Con Vendola costruire in Puglia è quasi diventato un reato
24 Novembre 2010
Nelle cronache della denuncia dei costruttori edili pugliesi sulla gravissima crisi del settore (mille imprese chiuse in un anno, 20 mila posti di lavoro perduti), con conseguenze pesantissime sull’intero sistema-Puglia, manca un aspetto non secondario della questione, che è la politica urbanistica del governo regionale pugliese.

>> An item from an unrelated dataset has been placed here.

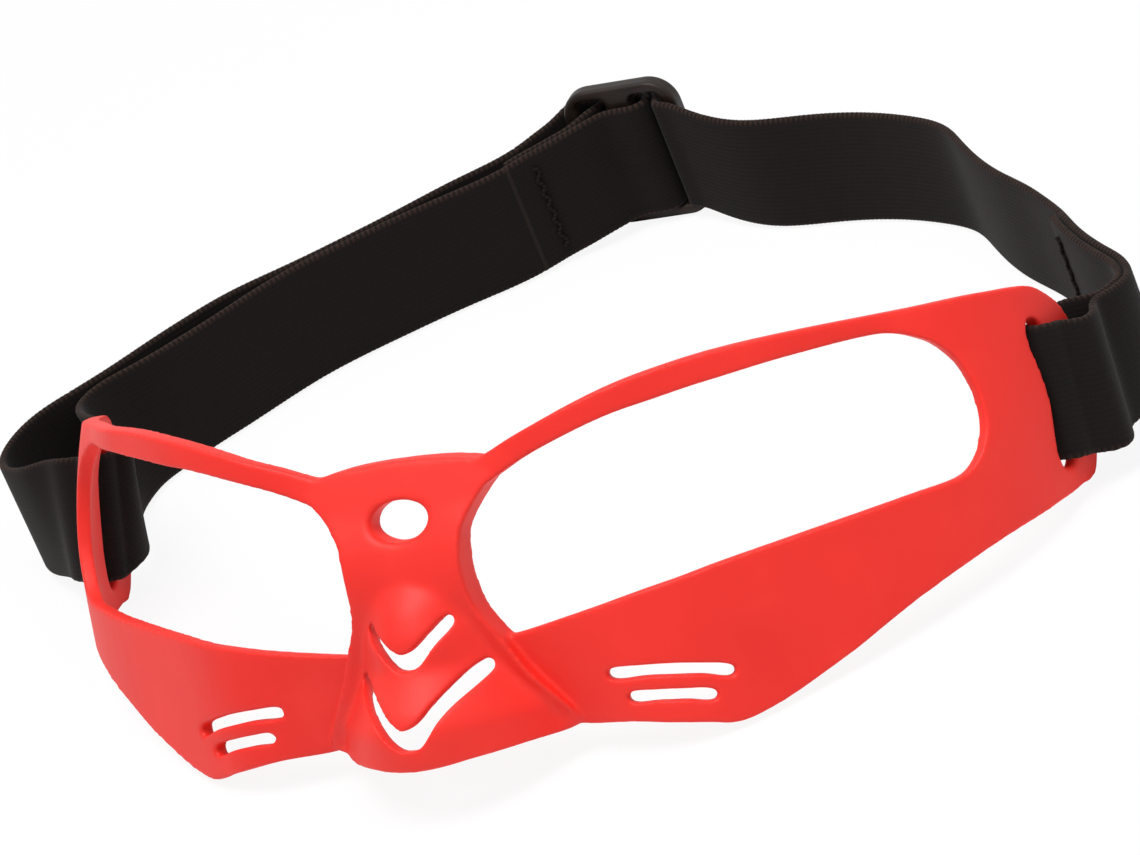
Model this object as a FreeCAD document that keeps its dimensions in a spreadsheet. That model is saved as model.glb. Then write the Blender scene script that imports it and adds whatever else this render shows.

Intendiamoci, l’assessore Angela Barbanente è un’urbanista di grande competenza, oltre che persona squisita e disponibile. Quel che non funziona è la scuola dalla quale proviene. Una scuola che ha nel prof. Borri un autorevole punto di riferimento e secondo la quale costruire, se non è preferibilmente un reato, è quantomeno un peccato da scongiurare il più possibile. Ne è prova il discorso di insediamento del 2005 di Vendola che diede una raffigurazione particolarmente "tranchant" della questione proclamando – sic et simpliciter – "la fine dell’espansione urbana".
Di qui la tenace e sapiente realizzazione di un reticolo di procedure, di regole, di vincoli e di divieti che rendono quella del costruttore una sorta di fatica di Sisifo, quasi sistematicamente destinata a disperdersi nell’imbuto sempre più stretto di una burocrazia ideologizzata e politicizzata con il cavillo e il “no” sempre in canna. Per di più, questo sistema si combina con una politica giudiziaria non meno proibizionista, all’insegna di una totale incertezza del diritto, che ha per esempio sequestrato mezza Bari in attesa di contraddirsi alla prossima pronuncia e magari anche di fare un’altra inversione a "U" a quella ancora successiva. Tutto ciò, in una sorta di cinica e feroce doccia scozzese sulla pelle di imprese, lavoratori e famiglie in buona fede che nei loro progetti avevano investito sogni e risparmi di una vita.
Di qui la sottoposizione dell’intero territorio regionale a una cappa di sigle dietro le quali, in una selva di vincoli e di procedure, si nasconde sistematicamente la pretesa del potere politico-burocratico di sottoporre al proprio controllo tutto quello che osi aspirare a muoversi, realizzando così per vie traverse il sogno paleo-comunista dell’abolizione della proprietà privata, con quel che ciò comporta anche in termini di libertà civili e di sviluppo economico. Una pretesa che raggiunge il suo acme nella confisca – di fatto sottesa alla "parco-mania" – che ha consegnato all’abbandono e al degrado aree vastissime e di straordinaria qualità.
Di qui la vanificazione del "piano-casa" di Berlusconi attraverso le strettoie soffocanti di una normativa regionale che non hanno consentito di produrre un solo vano in più. Ma serve da esempio anche il sostanziale boicottaggio delle opere pubbliche, all’insegna di quella forma di fondamentalismo oscurantista e reazionario che si auto-qualifica come "ambientalista", che è giunta fino a stoppare in tribunale l’ammodernamento e la messa in sicurezza della Maglie-Leuca, con il rischio consapevole di perdere anche un irripetibile finanziamento della bazzecola di 283 milioni di euro. Certo è che della miserevole quota che la Regione è riuscita a spendere dei fondi comunitari 2007-2013 le opere pubbliche, che avrebbero dovuto esserne le regine trattandosi di fondi "strutturali", hanno fruito soltanto in minima parte.
Quali effetti abbia questo sul lavoro dei pugliesi ce lo dicono le cifre, che collocano la nostra economia nettamente in testa alla classifica della perdita di occupazione negli ultimi due anni. Quelli in cui sono andate a regime le politiche di Vendola.